It would have been obvious for one of ordinary skill in the arts before the effective filling date of the claimed invention to implement the sparse computation of a neural network by optionally ignoring least significant bits as taught by Lin to the disclosed invention of Ji.
One of ordinary skill in the arts would have been motivated to make this modification in order to implement a neural network with reduced complexity in order to reduce the computational cost without degrading accuracy (Lin Conclusion)

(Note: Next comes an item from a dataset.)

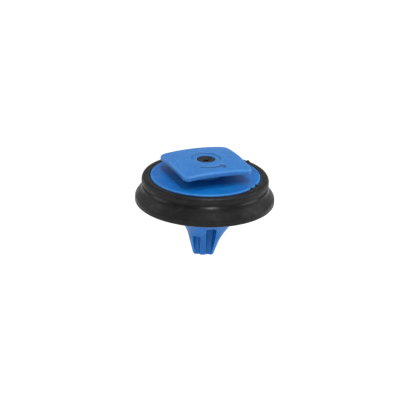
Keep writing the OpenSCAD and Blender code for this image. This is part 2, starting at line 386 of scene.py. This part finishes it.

Claim 2-5, 7, 11-14 and 16 is rejected under 35 U.S.C. 103 as being unpatentable  over Ji/Lin in view of Malaya et al. US Publication Number US20190171420A1, hereinafter Malaya.
 
Regarding Claim 2
	Ji/Lin teaches the machine of claim 1.
Ji further teaches wherein the processor is further configured to acquire a plurality of first output elements by applying the input data to the second AI model (Section 3.1, “To this end, the convolutional neural network with reduced weight precision… receiving quantized image input… feeding final low-bit feature representation to classification model for recognition output”)
Ji/Lin does not appear to explicitly teach is further configured to acquire one of the plurality of first output elements as the output data based on sizes of the plurality of first output elements.
However, Malaya, when addressing issues related to implementing AI models on hardware such as FPGAs, teaches is further configured to acquire one of the plurality of first output elements as the output data (¶0017 “the computational units 210 and 220 generate multiple outputs [plurality of first output elements] 203(i) over multiple iterations i”) based on sizes of the plurality of first output elements. (¶0020 “the adjustment logic 230[output controller] also determines the next number representations 202(i) based on the power consumption 205(i) for calculating the output 203(i), since increased precision of the calculation corresponds to increased power consumption” The examiner notes that selecting output based on precision corresponds to “sizes”)
It would have been obvious for one of ordinary skill in the arts before the effective filling date of the claimed invention to incorporate adjustment logic that controls the output based on the output precision or size as taught by Malaya to the disclosed invention of Ji/Lin.
One of ordinary skill in the arts would have been motivated to make this modification in order to implement the described adjustment logic to change “the number representations 202(i) until a target power consumption is reached” or change “precision of the calculations performed by the computational units 210 and 220 to optimize for speed of execution” (Malaya ¶0020)

Regarding Claim 3
	Ji/Lin/Malaya teaches the machine of claim 2.
	Malaya further teaches, based on a difference (¶0021 “the adjustment logic 230 may compare subsequent output values” The examiner interprets difference to be a comparison between values by means of subtraction (eg. A-B>0 or A-B <0) between said one of the first output elements having a first largest size and another first output element having a second largest size (¶0021 “the adjustment logic 230 may compare subsequent output values (e.g., 203(1) and 203(2)) and based on the comparison, adjust the next number representations 202(2)” The examiner notes that a comparison between only two subsequent values will naturally include a first and second “largest size”) being larger than or equal to a preset size the processor is further configured to acquire said one of the first output elements having the first largest size as the output data. (¶ 0020 “Accordingly, the adjustment logic 230 can increase or decrease the precision of the calculation in computational units 210 and 220 by changing the number representations 202(i) until a target power consumption is reached” The examiner notes that increasing the precision to reach a power consumption corresponds to “being larger than or equal to a preset size”)

Regarding Claim 4
Ji/Lin/Malaya teaches the machine of claim 2.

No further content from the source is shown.